Implementation priorities for better reporting visibility
Improving construction ERP reporting is rarely a dashboard-only initiative. It requires data model discipline, workflow redesign, and governance. Contractors should first standardize project structures, cost codes, commitment categories, and change order statuses. Then they should align field, procurement, and finance workflows so that transactions enter the ERP with the right level of detail and approval control.
The next priority is defining enterprise KPIs and report ownership. Project managers need operational dashboards. Controllers need close and accrual controls. Executives need portfolio-level exception reporting. If every audience receives the same report, reporting becomes either too detailed for leadership or too summarized for operations. Role-based design is essential.
Finally, firms should establish reporting governance around data quality, close cadence, forecast updates, and exception resolution. A weekly project review rhythm supported by cloud ERP dashboards is often more valuable than a highly polished month-end package that arrives after decisions should have been made.
Executive recommendations for construction firms
CIOs should prioritize cloud ERP architectures that unify project accounting, procurement, document workflows, and analytics rather than extending fragmented legacy reporting stacks. CFOs should insist that commitment exposure and pending changes are embedded in forecast and cash reporting, not tracked offline.
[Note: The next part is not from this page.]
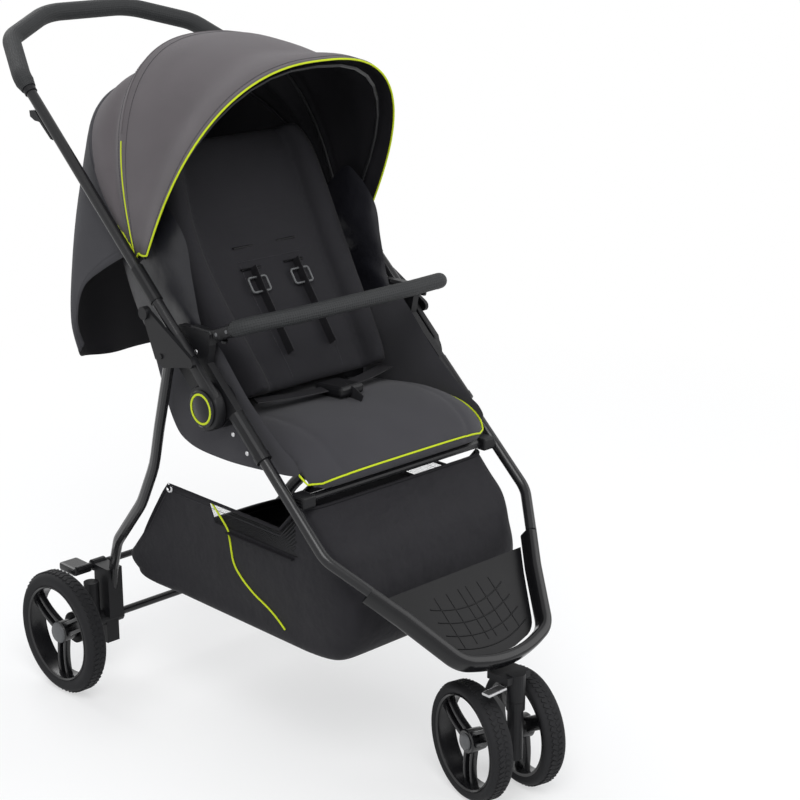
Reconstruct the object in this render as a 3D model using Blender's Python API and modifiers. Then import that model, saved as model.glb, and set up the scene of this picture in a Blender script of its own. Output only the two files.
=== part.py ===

COOs and project executives should use ERP reporting to drive weekly intervention on labor productivity, buyout variance, and billing conversion.
The broader objective is not simply better visibility. It is faster operational decision-making. Contractors that can identify margin fade earlier, quantify committed exposure accurately, and forecast cash with confidence are better positioned to scale, protect bonding capacity, and absorb market volatility. Construction ERP reporting becomes a strategic capability when it connects field execution to financial control in one decision framework.